Johnson, Paulantis, Lanphere Monroe, James T. Paulantis, Albuquerque, for appellant.
Brandenburg, Ramming Brandenburg, Taos, for appellee.
OPINION
This action was brought in the District Court of Taos County, New Mexico, to recover $5,000 paid on the purchase price of an automatic car wash. It was alleged that fraudulent conduct and misrepresentation of defendant-appellant (appellant) induced plaintiff-appellee (appellee) to enter into the agreement to purchase the car wash.
Appellant answered admitting receipt of the $5,000 and alleged a balance of $8,000 remaining due and owing. After all the testimony was completed, appellee moved the court, pursuant to Rule 15, New Mexico Rules of Civil Procedure (§ 21-1-1(15), N.M.S.A., 1953 Comp.), "that the Pleadings be amended to conform with the evidence." After objection by appellant, the court allowed appellee fifteen days within which to amend his pleading to conform with the proof. From a judgment awarding appellee $5,000 with interest, plus costs, appellant prosecutes this appeal.
Appellant relies on three points for reversal. First, that the district court erred in allowing appellee to amend his complaint to conform to the evidence. Second, that the trial court erred in finding that the parties did not understand, or agree, upon material terms of the transaction, including the type of car wash to be purchased, method of financing, or liquidated damages. Third, that the district court erred in ordering appellant to return the down payment with interest.
We will discuss appellant's second point initially, since its resolution affects the disposition of the other contentions made on this appeal.
Appellant contends in his second point that the district court erred in entering finding of fact number five which states:
"5. That the parties did not understand or agree upon material terms of the transaction, including the type of car wash to be purchased, method of financing or liquidated damages."
Appellant challenges the sufficiency of the evidence to warrant this finding of the trial court.
There is conflicting evidence in the record, both oral and documentary, on the issue of whether there was an agreement between the parties.
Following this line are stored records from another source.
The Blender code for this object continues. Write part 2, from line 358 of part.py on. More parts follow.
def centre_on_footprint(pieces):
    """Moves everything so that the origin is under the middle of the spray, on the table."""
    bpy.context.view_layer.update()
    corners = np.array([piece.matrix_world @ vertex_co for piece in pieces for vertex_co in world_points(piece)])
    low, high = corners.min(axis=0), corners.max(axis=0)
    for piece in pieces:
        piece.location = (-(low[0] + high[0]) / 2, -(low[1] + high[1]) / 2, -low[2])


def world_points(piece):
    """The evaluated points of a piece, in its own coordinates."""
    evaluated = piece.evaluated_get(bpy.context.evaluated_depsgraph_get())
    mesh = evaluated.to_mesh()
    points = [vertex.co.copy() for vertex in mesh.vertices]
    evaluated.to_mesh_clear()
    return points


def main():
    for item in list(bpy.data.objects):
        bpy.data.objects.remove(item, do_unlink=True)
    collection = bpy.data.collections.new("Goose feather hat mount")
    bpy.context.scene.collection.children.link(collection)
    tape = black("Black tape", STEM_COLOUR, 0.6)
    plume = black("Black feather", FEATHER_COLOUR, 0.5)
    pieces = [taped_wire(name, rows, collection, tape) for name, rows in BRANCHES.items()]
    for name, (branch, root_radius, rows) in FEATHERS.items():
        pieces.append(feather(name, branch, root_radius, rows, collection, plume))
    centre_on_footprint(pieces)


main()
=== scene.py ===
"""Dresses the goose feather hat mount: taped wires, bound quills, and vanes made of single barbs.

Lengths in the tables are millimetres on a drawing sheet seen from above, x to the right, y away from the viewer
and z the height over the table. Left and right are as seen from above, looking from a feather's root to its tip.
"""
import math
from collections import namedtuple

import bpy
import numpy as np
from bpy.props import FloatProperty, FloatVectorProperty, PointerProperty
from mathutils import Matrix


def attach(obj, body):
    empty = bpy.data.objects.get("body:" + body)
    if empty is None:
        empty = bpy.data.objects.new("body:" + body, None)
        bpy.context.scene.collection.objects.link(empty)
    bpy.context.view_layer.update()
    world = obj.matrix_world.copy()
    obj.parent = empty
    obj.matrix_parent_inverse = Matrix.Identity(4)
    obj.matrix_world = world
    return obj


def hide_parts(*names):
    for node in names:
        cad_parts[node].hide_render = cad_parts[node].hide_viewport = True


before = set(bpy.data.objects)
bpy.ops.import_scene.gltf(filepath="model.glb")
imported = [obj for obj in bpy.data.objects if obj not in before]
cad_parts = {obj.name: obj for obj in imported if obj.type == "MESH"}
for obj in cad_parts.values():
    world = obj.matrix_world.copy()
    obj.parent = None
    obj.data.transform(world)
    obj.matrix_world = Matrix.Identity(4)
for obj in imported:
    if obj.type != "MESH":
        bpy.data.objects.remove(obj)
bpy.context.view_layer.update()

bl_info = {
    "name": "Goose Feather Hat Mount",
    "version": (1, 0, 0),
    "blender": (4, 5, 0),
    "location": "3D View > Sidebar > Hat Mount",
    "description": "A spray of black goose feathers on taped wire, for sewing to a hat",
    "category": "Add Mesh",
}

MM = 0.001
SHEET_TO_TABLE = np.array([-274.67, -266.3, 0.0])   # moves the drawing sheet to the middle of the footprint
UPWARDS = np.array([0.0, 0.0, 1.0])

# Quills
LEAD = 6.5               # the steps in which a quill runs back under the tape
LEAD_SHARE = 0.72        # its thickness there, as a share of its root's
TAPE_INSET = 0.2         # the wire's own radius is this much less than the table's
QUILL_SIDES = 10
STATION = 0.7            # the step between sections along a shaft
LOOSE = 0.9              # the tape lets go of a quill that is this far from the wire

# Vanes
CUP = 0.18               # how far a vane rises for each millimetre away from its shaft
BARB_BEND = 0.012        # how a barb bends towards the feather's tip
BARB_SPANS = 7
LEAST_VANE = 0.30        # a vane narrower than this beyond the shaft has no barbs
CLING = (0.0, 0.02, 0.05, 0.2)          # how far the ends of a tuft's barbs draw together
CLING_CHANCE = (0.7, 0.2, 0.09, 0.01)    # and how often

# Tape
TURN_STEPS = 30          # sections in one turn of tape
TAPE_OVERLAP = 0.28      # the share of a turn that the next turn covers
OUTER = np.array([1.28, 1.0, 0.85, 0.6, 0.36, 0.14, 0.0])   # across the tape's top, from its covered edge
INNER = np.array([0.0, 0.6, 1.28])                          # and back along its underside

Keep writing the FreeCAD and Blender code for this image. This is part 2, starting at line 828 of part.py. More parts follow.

Appellant contends that the various documents and letters received in evidence were sufficient to create a contract between the parties. There is also testimony to the effect that no agreement was ever made between the parties on the subject of liquidated damages, a misunderstanding existed between the parties with respect to the size of the car wash, methods of financing, and the particular property to be posted as collateral on the note. The record further shows that the note, mortgage and security agreement were never signed by appellee. We said in Tome Land Improvement Co. v. Silva, 83 N.M. 549, 552, 494 P.2d 962, 965 (1972):
"It is well settled in New Mexico that the appellate court will not substitute its judgment for that of the trial court in weighing the evidence. If the trial court's findings are supported by substantial evidence, they must be affirmed. Cave v. Cave, 81 N.M. 797, 474 P.2d 480 (1970). Substantial evidence means such relevant evidence as a reasonable mind might find adequate to support a conclusion. Cave v. Cave, supra."
Following that standard, we find that finding number five of the trial court is supported by substantial evidence. In order to constitute a binding contract, there must be an unconditional acceptance of the offer made. We stated the rule in Tatsch v. Hamilton-Erickson Manufacturing Co., 76 N.M. 729, 733, 418 P.2d 187, 189 (1966), quoting with approval from R. J. Daum Const. Co. v. Child, 122 Utah 194, 247 P.2d 817, the following:
" '* * * Such an acceptance requires manifestation of unconditional agreement to all of the terms of the offer and an intention to be bound thereby. Such manifestation may be either written or oral or by actions and conduct or a combination thereof, but regardless of the form or means used, there must be made manifest a definite intention to accept the offer and every part thereof and be presently bound thereby without material reservations or conditions. * * *' "
Accordingly, we rule against appellant on this point.
As to appellant's first point, that the trial court erred in permitting appellee to amend his complaint to conform to the evidence, we find that the contention is without merit in that the trial court neither considered nor based its judgment on the partnership alleged in the amended complaint to which evidence appellant objected at the trial. We only need note the provisions of Rule 15(b), Rules of Civil Procedure (§ 21-1-1(15)(b), N.M.S.A., 1953 Comp.), and also the requirement of said rule requiring the objecting party to satisfy the court that he will be prejudiced if the amendment is allowed. No such showing was made in the instant case. In view of the foregoing, we hold that appellant's contention, that the trial court erred in permitting appellee to amend his complaint to conform to the evidence, is without merit.
Appellant's third contention is that the trial court erred in ordering appellant to return or refund the down payment with interest, when appellee refused to complete the purchase agreement. Appellant's argument would have merit had the trial court found that a contract had resulted from the negotiations of the parties. The trial court found the opposite and, since no contract was ever entered into, appellee is entitled to have the down payment returned to him with interest, as allowed by the trial court.
We hold that, in view of the disposition made herein, the trial court did not err and, accordingly, the judgment of the trial court is affirmed.
It is so ordered.
McMANUS, C. J., and MARTINEZ, J., concur.